→ **Source data**
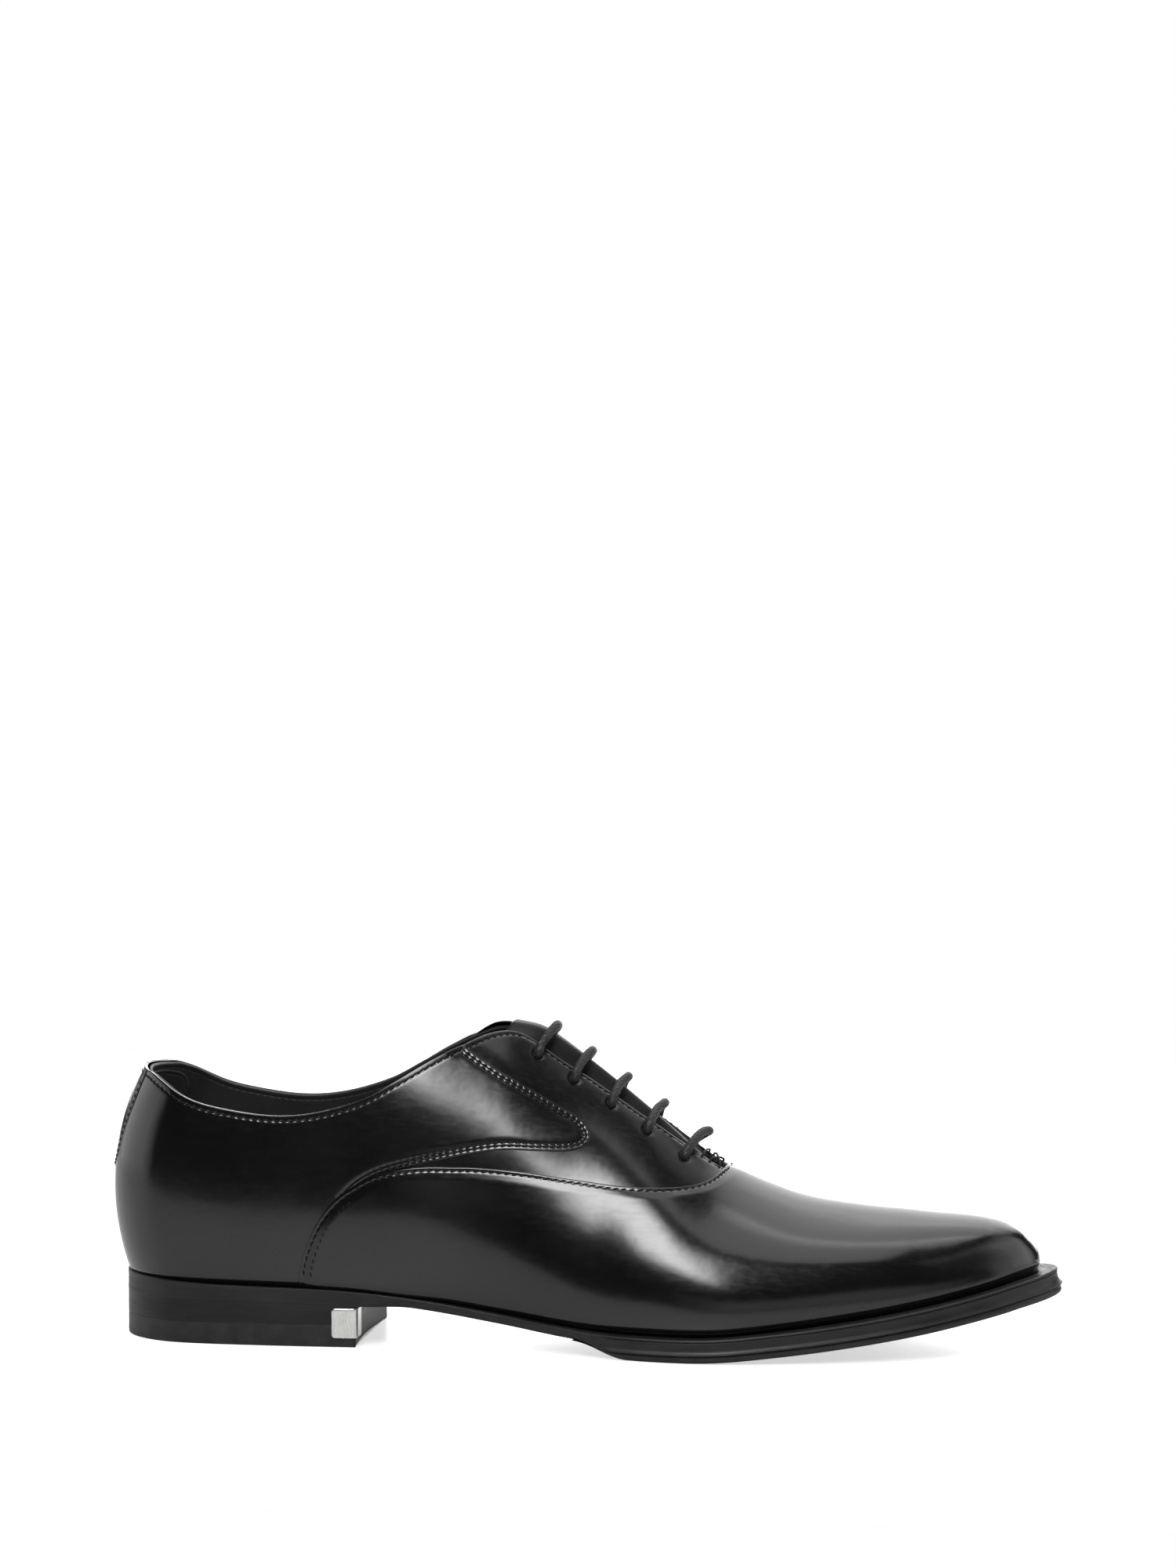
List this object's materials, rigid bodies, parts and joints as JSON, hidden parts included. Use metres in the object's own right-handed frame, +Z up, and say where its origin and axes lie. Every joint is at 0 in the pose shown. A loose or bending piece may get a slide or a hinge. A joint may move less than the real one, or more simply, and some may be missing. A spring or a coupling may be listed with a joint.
{
  "type": "leather oxford shoe",
  "caption": "Right-foot plain-toe leather oxford shoe with closed lacing, long plain vamp, welted sole, stacked heel and a metal heel corner plate.",
  "frame": {"origin": "on the floor, in the middle of the shoe's length and width", "axes": "+X towards the toe, +Y towards the inner (medial) side, +Z up"},
  "size_m": [0.3088, 0.0975, 0.103],
  "materials": {
    "upper_leather": "high-gloss polished black calf leather",
    "lining_leather": "smooth matt black lining leather",
    "stiffener_board": "bare hidden leather board",
    "stay_fabric": "woven cotton tape",
    "sole_leather": "black stained and waxed sole edge",
    "sole_rubber": "matt black rubber",
    "cork": "ground cork",
    "insole_board": "bare insole leather",
    "spring_steel": "bare spring steel",
    "nail_steel": "bare steel",
    "nickel": "polished nickel",
    "lace_cotton": "waxed round black cotton",
    "thread": "black polyester thread",
    "tip_plastic": "black acetate"
  },
  "bodies": {
    "forefoot": {"vamp": "upper_leather", "vamp_lining": "lining_leather", "toe_puff": "stiffener_board", "welt": "sole_leather", "midsole": "sole_leather", "outsole_forepart": "sole_rubber", "cork_filler": "cork", "insole": "insole_board", "sock_liner": "lining_leather"},
    "rearfoot": {"quarter_lateral": "upper_leather", "quarter_medial": "upper_leather", "facing_lateral": "upper_leather", "facing_medial": "upper_leather", "eyelet_stay_lateral": "stay_fabric", "eyelet_stay_medial": "stay_fabric", "quarter_lining_lateral": "lining_leather", "quarter_lining_medial": "lining_leather", "back_strap": "upper_leather", "heel_counter": "stiffener_board", "heel_grip": "lining_leather", "shank": "spring_steel", "heel_rand": "sole_leather", "heel_lift_upper": "sole_leather", "heel_lift_lower": "sole_leather", "heel_top_piece": "sole_rubber", "heel_nails": "nail_steel", "heel_corner_plate": "nickel", "corner_plate_pins": "nickel", "throat_tack": "thread", "lace": "lace_cotton", "lace_tips": "tip_plastic"},
    "tongue": {"tongue": "upper_leather", "tongue_lining": "lining_leather"}
  },
  "joints": [
    {"name": "ball_flex", "type": "hinge", "parent": "forefoot", "child": "rearfoot", "pos_m": [0.058, 0, 0.006], "axis": [0, 1, 0], "range_deg": [0, 25], "stiffness_Nm_per_rad": 6, "deforming": ["vamp", "vamp_lining", "welt", "midsole", "outsole_forepart", "cork_filler", "insole", "sock_liner"]},
    {"name": "tongue_tilt", "type": "hinge", "parent": "rearfoot", "child": "tongue", "pos_m": [0.043, 0, 0.05], "axis": [0, -1, 0], "range_deg": [0, 10], "stiffness_Nm_per_rad": 0.4}
  ]
}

→ **Written problem**
All the data must be duplicated exactly, with nothing added or removed.

→ **Written answer**
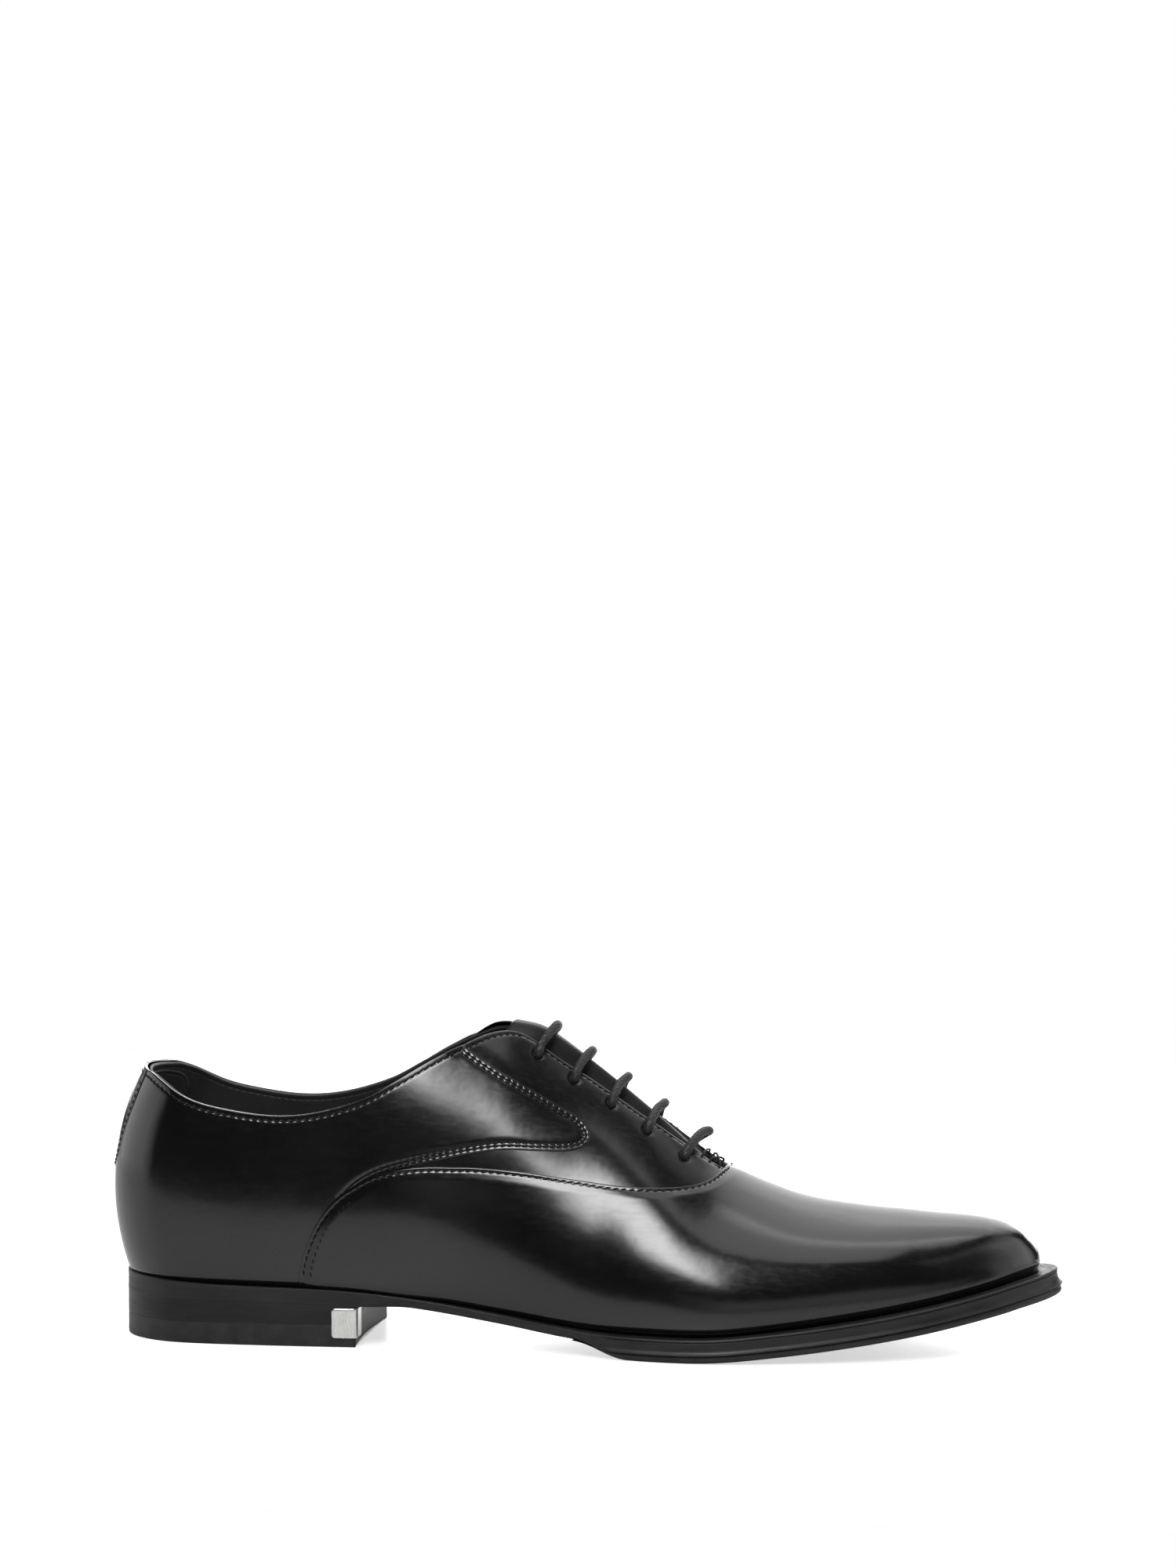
List this object's materials, rigid bodies, parts and joints as JSON, hidden parts included. Use metres in the object's own right-handed frame, +Z up, and say where its origin and axes lie. Every joint is at 0 in the pose shown. A loose or bending piece may get a slide or a hinge. A joint may move less than the real one, or more simply, and some may be missing. A spring or a coupling may be listed with a joint.
{
  "type": "leather oxford shoe",
  "caption": "Right-foot plain-toe leather oxford shoe with closed lacing, long plain vamp, welted sole, stacked heel and a metal heel corner plate.",
  "frame": {"origin": "on the floor, in the middle of the shoe's length and width", "axes": "+X towards the toe, +Y towards the inner (medial) side, +Z up"},
  "size_m": [0.3088, 0.0975, 0.103],
  "materials": {
    "upper_leather": "high-gloss polished black calf leather",
    "lining_leather": "smooth matt black lining leather",
    "stiffener_board": "bare hidden leather board",
    "stay_fabric": "woven cotton tape",
    "sole_leather": "black stained and waxed sole edge",
    "sole_rubber": "matt black rubber",
    "cork": "ground cork",
    "insole_board": "bare insole leather",
    "spring_steel": "bare spring steel",
    "nail_steel": "bare steel",
    "nickel": "polished nickel",
    "lace_cotton": "waxed round black cotton",
    "thread": "black polyester thread",
    "tip_plastic": "black acetate"
  },
  "bodies": {
    "forefoot": {"vamp": "upper_leather", "vamp_lining": "lining_leather", "toe_puff": "stiffener_board", "welt": "sole_leather", "midsole": "sole_leather", "outsole_forepart": "sole_rubber", "cork_filler": "cork", "insole": "insole_board", "sock_liner": "lining_leather"},
    "rearfoot": {"quarter_lateral": "upper_leather", "quarter_medial": "upper_leather", "facing_lateral": "upper_leather", "facing_medial": "upper_leather", "eyelet_stay_lateral": "stay_fabric", "eyelet_stay_medial": "stay_fabric", "quarter_lining_lateral": "lining_leather", "quarter_lining_medial": "lining_leather", "back_strap": "upper_leather", "heel_counter": "stiffener_board", "heel_grip": "lining_leather", "shank": "spring_steel", "heel_rand": "sole_leather", "heel_lift_upper": "sole_leather", "heel_lift_lower": "sole_leather", "heel_top_piece": "sole_rubber", "heel_nails": "nail_steel", "heel_corner_plate": "nickel", "corner_plate_pins": "nickel", "throat_tack": "thread", "lace": "lace_cotton", "lace_tips": "tip_plastic"},
    "tongue": {"tongue": "upper_leather", "tongue_lining": "lining_leather"}
  },
  "joints": [
    {"name": "ball_flex", "type": "hinge", "parent": "forefoot", "child": "rearfoot", "pos_m": [0.058, 0, 0.006], "axis": [0, 1, 0], "range_deg": [0, 25], "stiffness_Nm_per_rad": 6, "deforming": ["vamp", "vamp_lining", "welt", "midsole", "outsole_forepart", "cork_filler", "insole", "sock_liner"]},
    {"name": "tongue_tilt", "type": "hinge", "parent": "rearfoot", "child": "tongue", "pos_m": [0.043, 0, 0.05], "axis": [0, -1, 0], "range_deg": [0, 10], "stiffness_Nm_per_rad": 0.4}
  ]
}